A joint statement from about 20 human rights groups said the girls, aged 16 and 17, were badly beaten by their families after being filmed by a neighbour with a mobile phone kissing on the roof of a house in Marrakesh last week.

The statement said the pair, identified only by their first names, Sanaa and Hajar, were denied food for three days by the police who then forced one of them to sign a statement before releasing them on Thursday.

“The humiliation of citizens, the way they are kept down, encourages a political system based on disdain, humiliation and the abuse of power,” Slimani told France Inter radio.

“I think it is time people took this in hand and rebelled.

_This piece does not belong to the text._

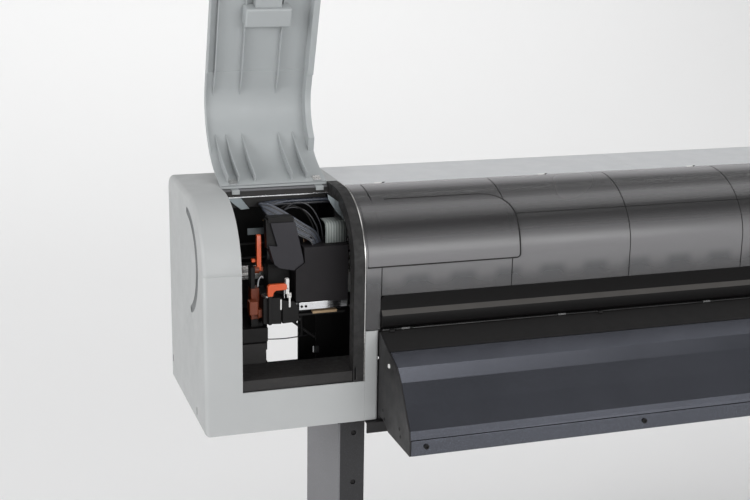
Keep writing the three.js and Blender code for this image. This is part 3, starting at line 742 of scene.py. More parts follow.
def door():
    hinge = Matrix.Translation(at(0, HINGE_Y, HEIGHT))
    place = hinge @ Matrix.Rotation(math.radians(-DOOR_ANGLE), 4, "X") @ hinge.inverted()
    edge = HINGE_Y - 0.5
    wall = 2.8
    outer = [(0, DOOR_BOTTOM), (0, CURVE_BASE - 0.8), (0.7, CURVE_BASE), *curve(0, 1), (edge, HEIGHT)]
    ridge = [(wall, DOOR_STEP - 0.5), (wall + 1.8, DOOR_STEP + 0.3), (wall + 1.8, DOOR_STEP + 3)]
    inner = [(wall, DOOR_BOTTOM), *ridge, *curve(wall, 3), (edge, HEIGHT - wall)]
    skin = prism("door_skin", outer + inner[::-1], "x", DOOR_LEFT, DOOR_RIGHT, DOOR_GREY, "left_door",
                 "left_access_door", edge=0.9, place=place)

    def flange(name, lower, upper, x0, x1):
        top = 66
        outside = [(1, SHELF_TOP + 3), *curve(1, 0, top, 20)]
        inside = [(lower, SHELF_TOP + 3), (lower, DOOR_STEP - 1), (upper, DOOR_STEP + 1),
                  *curve(upper, 0, top - 8, 18)]
        prism(name, outside + inside[::-1], "x", x0, x1, DOOR_GREY, "left_door", edge=0.7, place=place)

    flange("door_right_flange", 33, 28, DOOR_RIGHT - 13, DOOR_RIGHT - 0.1)
    flange("door_left_flange", 15, 9, DOOR_LEFT + 0.1, DOOR_LEFT + 3)
    block("door_end_lip", DOOR_LEFT + 1, DOOR_RIGHT - 1, 1, 3.4, DOOR_BOTTOM + 0.2, DOOR_BOTTOM + 3,
          DOOR_GREY, "left_door", place=place)
    lower_rib = [*curve(wall - 0.5, 45, 90, 14), (edge - 11, HEIGHT - wall + 0.5), (edge - 11, HEIGHT - 18),
                 (CURVE_DEPTH, HEIGHT - 20), (120, HEIGHT - 23), (88, HEIGHT - 29)]
    for x in (-232, -209, -175, -97, -65):
        prism(f"door_rib_{-x}", lower_rib, "x", x - 1.3, x + 1.3, DOOR_GREY, "left_door", edge=0.5,
              place=place)
    upper_rib = [*curve(wall - 0.5, 0, 11, 5), (14.5, CURVE_BASE - 20), (12.5, 118), (wall - 0.5, 110)]
    for x in (-232, -175, -97):
        prism(f"door_long_rib_{-x}", upper_rib, "x", x - 1.2, x + 1.2, DOOR_GREY, "left_door", edge=0.5,
              place=place)

    latch = block_mesh("latch_case", -181, -84, wall, 36, 143, 183, DOOR_GREY, place)
    bevel(latch, 4, 4, 40)
    done(latch, "left_door", "door_latch", slot="light_plastic")
    block("latch_step", -160, -105, wall, 28, 120, 143.4, DOOR_GREY, "left_door", edge=1.5, place=place,
          segments=3)
    for x in (-221, -45):
        block(f"hinge_leaf_{-x}", x - 8, x + 8, 176, edge, HEIGHT - 5, HEIGHT - wall - 0.05, SILVER,
              "left_door", edge=0.4, place=place)
        lathe(f"hinge_pin_{-x}", rod_profile(1.2, -8, 8), "x", (x, HINGE_Y - 0.8, HEIGHT - 4.2), ZINC,
              "left_door", place=place)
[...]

The laws in Morocco are completely medieval, completely disconnected from reality … they ban sex outside marriage, homosexuality and adultery,” said the 35-year-old, whose award-winning novel is based on a real-life case of a nanny in the US accused of killing two children she was looking after.

The Moroccan Association of Human Rights has appointed a lawyer to defend the girls who, if convicted, could be imprisoned for between six months and three years. “We shouldn’t be hypocrites. Moroccans have sex lives outside marriage, and it’s good that there are homosexuals,” the author said.

Slimani, who raised eyebrows at home with her debut novel last year about a female nymphomaniac, said the oppression women suffered had nothing to do with religion.

“Lots of imams and enlightened theologians will explain that to you … It is a question of human rights, sexual rights, the right to dignity and in particular the dignity of women’s bodies.”

Slimani said a woman should not just be regarded as “a mother, nor a sister, nor a wife, but as a woman, an individual with their own rights”.

Torn between religious conservatism and opening up to the west, the overwhelmingly Muslim north African country has been the centre of a series controversies over moral issues in recent years.